The National Association of Nigerian Students (NANS) has declared June 12 as the day for a national protest over the growing insecurity in the country, especially the incessant kidnappings of students.
The NANS National President, Sunday Asefon, said the country has nothing to celebrate to mark June 12 Democracy Day when students were being killed and kidnapped by bandits.
Asefon, who spoke with journalists in Ado-Ekiti, the Ekiti State capital, on Tuesday, said it was sad that insecurity has reached a frightening peak, where students can no longer go to school with the guarantee that they would return home safely.
The NANS leader said barely 24 hours after students of Greenfield University in Kaduna were released by their abductors, about 200 students of Islamiyya school were kidnapped in Rafi Local Government Area of Niger State, in a shocking and bizarre fashion.
He said the seemingly incessant and incurable kidnapping of students in the North-West and North-Central calls for immediate and radical move to halt the gradual slide of the country into anarchy, advising governments in the zones to close down schools.
Sequel to the high level of insecurity, Asefon declared June 11 and 12 as national days of prayers, for the leadership and security apparatuses to be able to win the war against banditry, killing and kidnapping across the nation.
He added that the student’s body will soon convoke a national security summit where stakeholders will discuss and proffer workable and innovative ideas towards ensuring maximum security around schools in the country.
According to him, “Putting it in the right perspective, the Government and security apparatuses have failed us, we can no longer trust them.
“Government must convene a national dialogue where people can come with different ideas and proffer solutions to this insecurity issue.
“We are daunted by the endless news of kidnapping of students in their hundreds within the last two years.

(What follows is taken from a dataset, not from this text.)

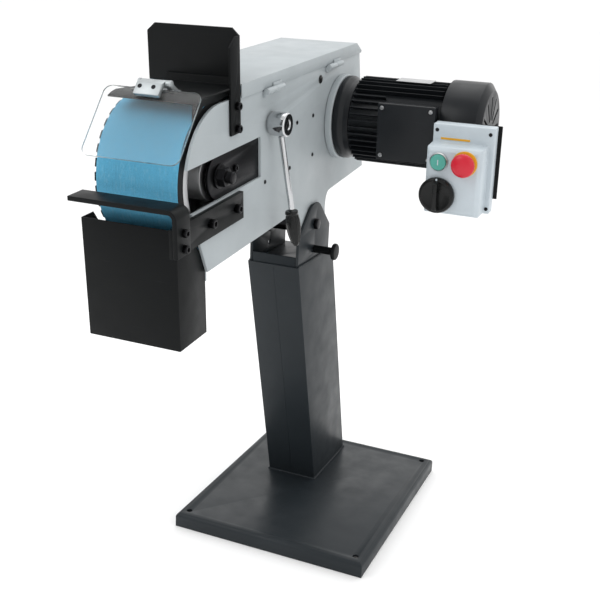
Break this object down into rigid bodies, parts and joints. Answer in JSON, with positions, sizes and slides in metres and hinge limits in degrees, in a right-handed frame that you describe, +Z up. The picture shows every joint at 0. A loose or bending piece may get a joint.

This development is not only unacceptable; it challenges the very fabrics of our national development, unity, cohesion and portends grave danger to our educational institutions.
“NANS under my leadership, having considered the continuous threats to the lives of our students and the lukewarm pace of security apparatuses to these nefarious crimes, we regrettably call on government to order immediate, and temporary closure of all schools in the North-West and North-Central until adequate security is put in place.”
Asefon, who stated that while NANS regrets that the situation could degenerate to this abysmal point to warrant the demand, said he was left with no practical alternative than to ask for the closure of schools.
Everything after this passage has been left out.